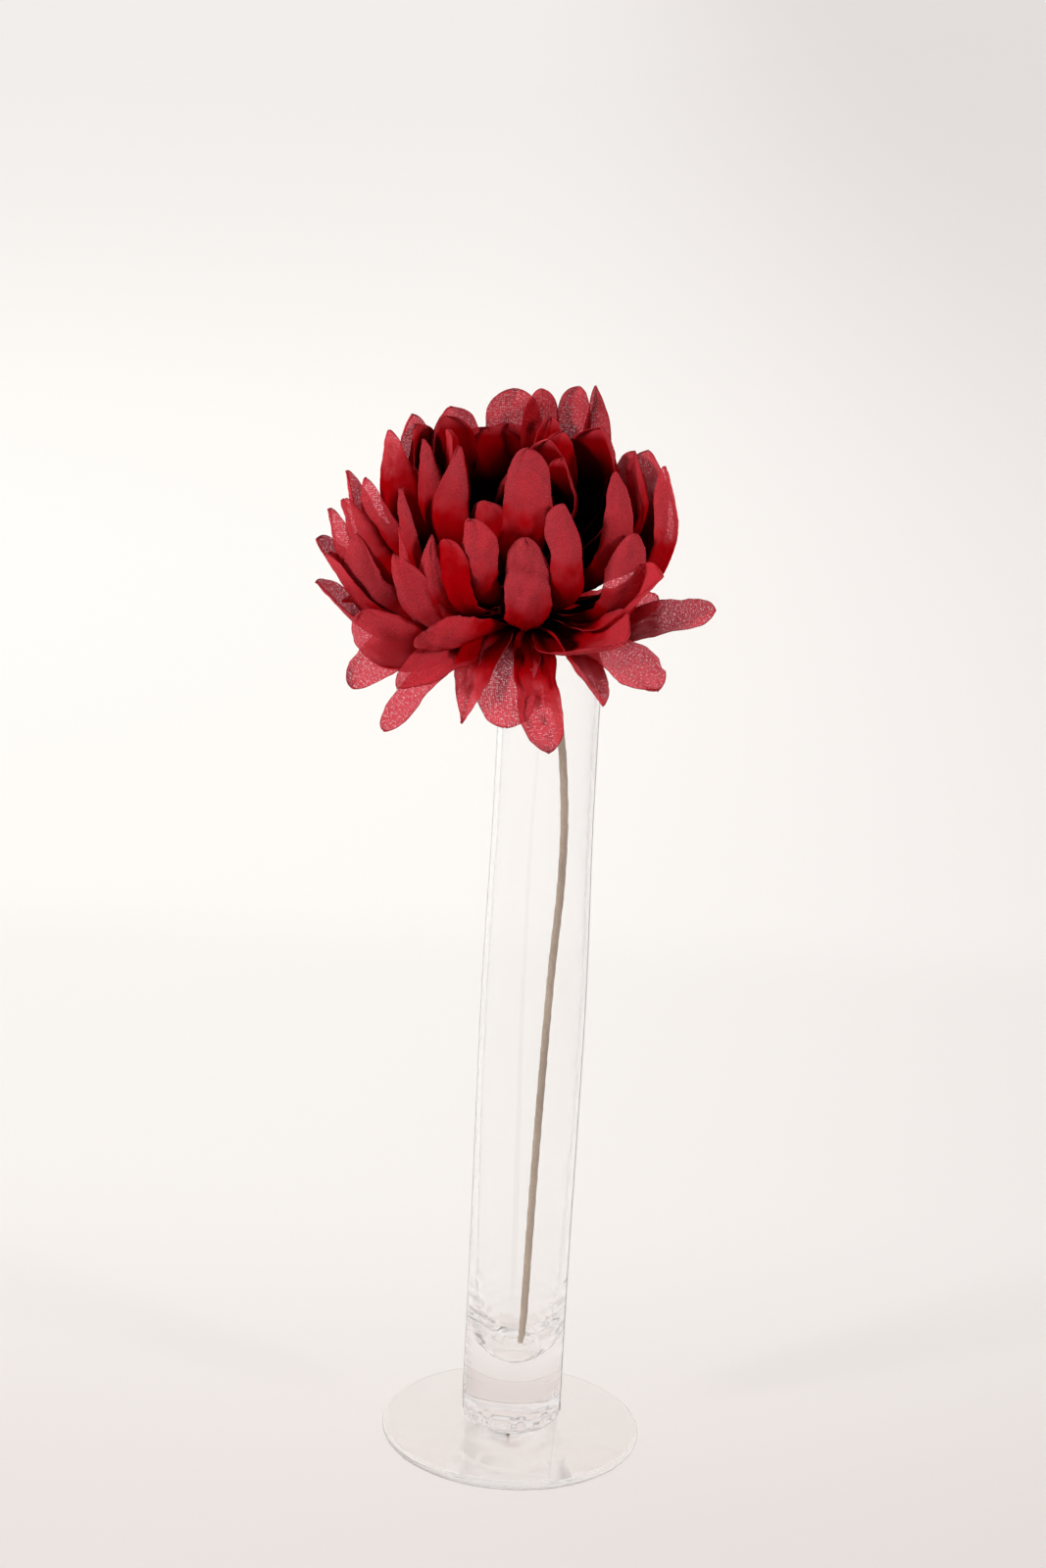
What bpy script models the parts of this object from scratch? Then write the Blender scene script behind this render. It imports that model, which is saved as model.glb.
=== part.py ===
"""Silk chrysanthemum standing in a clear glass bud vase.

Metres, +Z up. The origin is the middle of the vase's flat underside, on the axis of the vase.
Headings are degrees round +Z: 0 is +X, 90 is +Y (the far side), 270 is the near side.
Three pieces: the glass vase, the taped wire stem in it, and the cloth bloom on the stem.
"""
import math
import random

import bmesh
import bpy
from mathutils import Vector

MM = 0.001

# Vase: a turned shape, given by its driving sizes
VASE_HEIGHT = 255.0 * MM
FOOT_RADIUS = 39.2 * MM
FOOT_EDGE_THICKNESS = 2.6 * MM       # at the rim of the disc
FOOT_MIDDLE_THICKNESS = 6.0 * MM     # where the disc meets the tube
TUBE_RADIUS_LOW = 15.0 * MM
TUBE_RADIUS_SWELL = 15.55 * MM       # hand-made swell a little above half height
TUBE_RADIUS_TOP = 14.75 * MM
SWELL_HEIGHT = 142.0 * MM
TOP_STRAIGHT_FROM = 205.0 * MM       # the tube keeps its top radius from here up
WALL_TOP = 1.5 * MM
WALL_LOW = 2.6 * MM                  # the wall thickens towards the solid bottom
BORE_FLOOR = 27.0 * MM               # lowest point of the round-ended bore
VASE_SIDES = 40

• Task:
Only the lines from the first line of the material above through the line that contains "import random" should be quoted, each one exactly.

• Response:
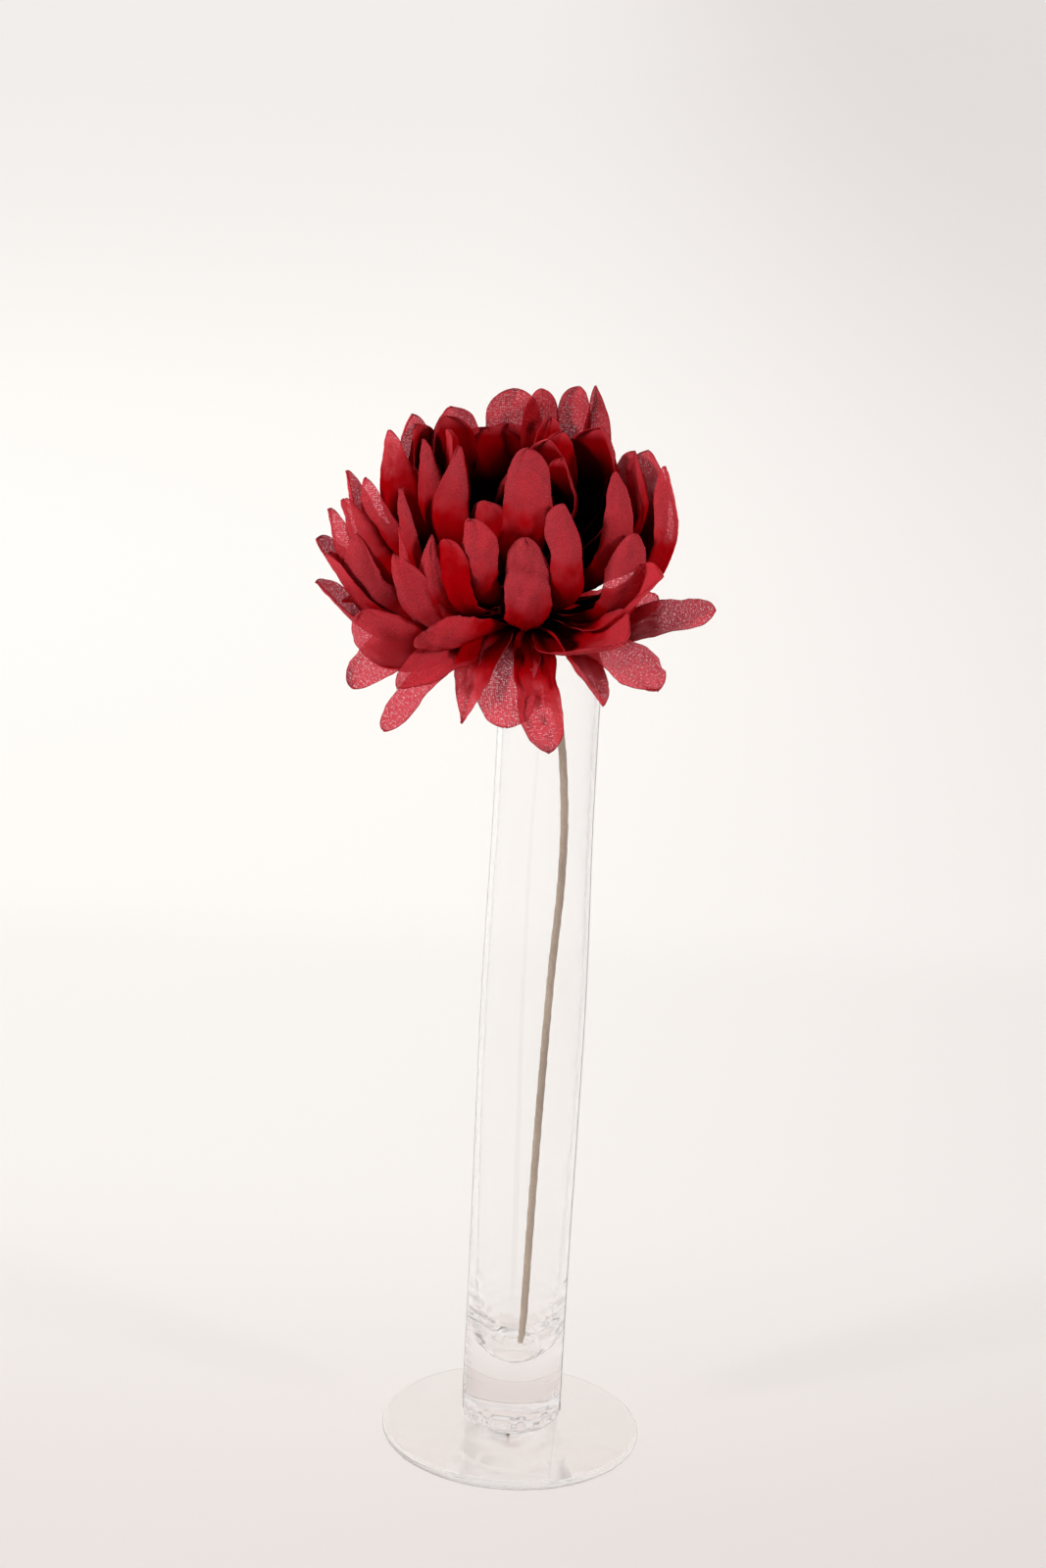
What bpy script models the parts of this object from scratch? Then write the Blender scene script behind this render. It imports that model, which is saved as model.glb.
=== part.py ===
"""Silk chrysanthemum standing in a clear glass bud vase.

Metres, +Z up. The origin is the middle of the vase's flat underside, on the axis of the vase.
Headings are degrees round +Z: 0 is +X, 90 is +Y (the far side), 270 is the near side.
Three pieces: the glass vase, the taped wire stem in it, and the cloth bloom on the stem.
"""
import math
import random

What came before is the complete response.